As important as anything else is the way Ronny handled adversity at Celtic Park, and there was a lot of it, from negativity in the press to the shocking way some of his own players – Kris Commons in particular – behaved. Ronny’s response was dignified and classy.

So to was the manner in which he handled the news – and it could not have been easy to hear – that he was to move on at the end of his second campaign. Did Ronny down the tools? Did he spit fury at the board? Did he complain about mistreatment?

He did none of those things. He acted with enormous professionalism.

There is a decency and a respectfulness to Ronny which means, in my view, he merits the same. Even if he’d been a terrible manager – and he certainly was not; in many ways he was a very good one – he would have been entitled to those things.

Ronny Deila was a great servant to Celtic, and you have to recall too that for a diabolical piece of refereeing he would almost certainly have gone on to win a treble before Brendan Rodgers even arrived; you have to wonder what our history would look like had Ronny managed to achieve that. It all might have been very different for him.

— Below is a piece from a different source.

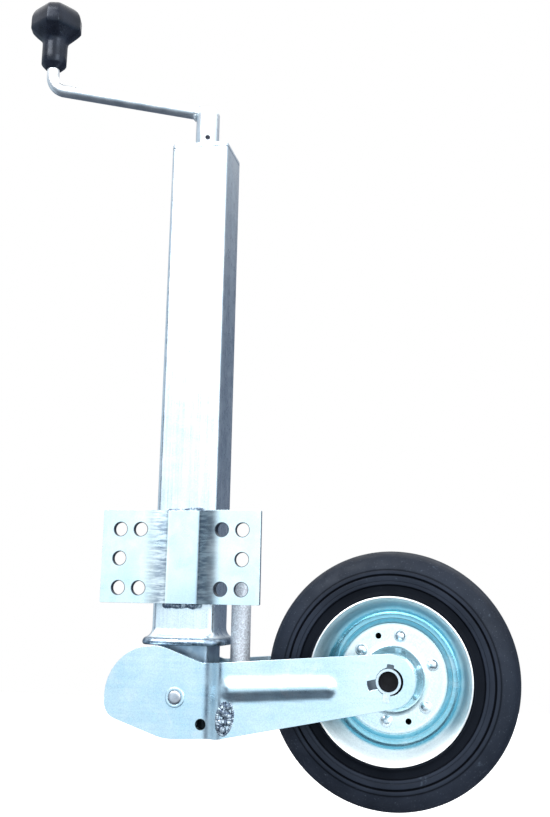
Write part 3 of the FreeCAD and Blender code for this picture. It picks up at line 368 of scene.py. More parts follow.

For all that I am glad he left when he did – because we did get Rodgers and all that followed – I have never believed either that Ronny was a bad appointment or that he did a bad job. But for the changes he made and the things he brought to the place, I doubt we’d be in the healthy and happy position we are right now.

The club was right to pay him tribute.

On the day we unfurl that tenth flag, all of us will get to show our appreciation to the man.

And I firmly believe that Parkhead will give him the ovation he deserves.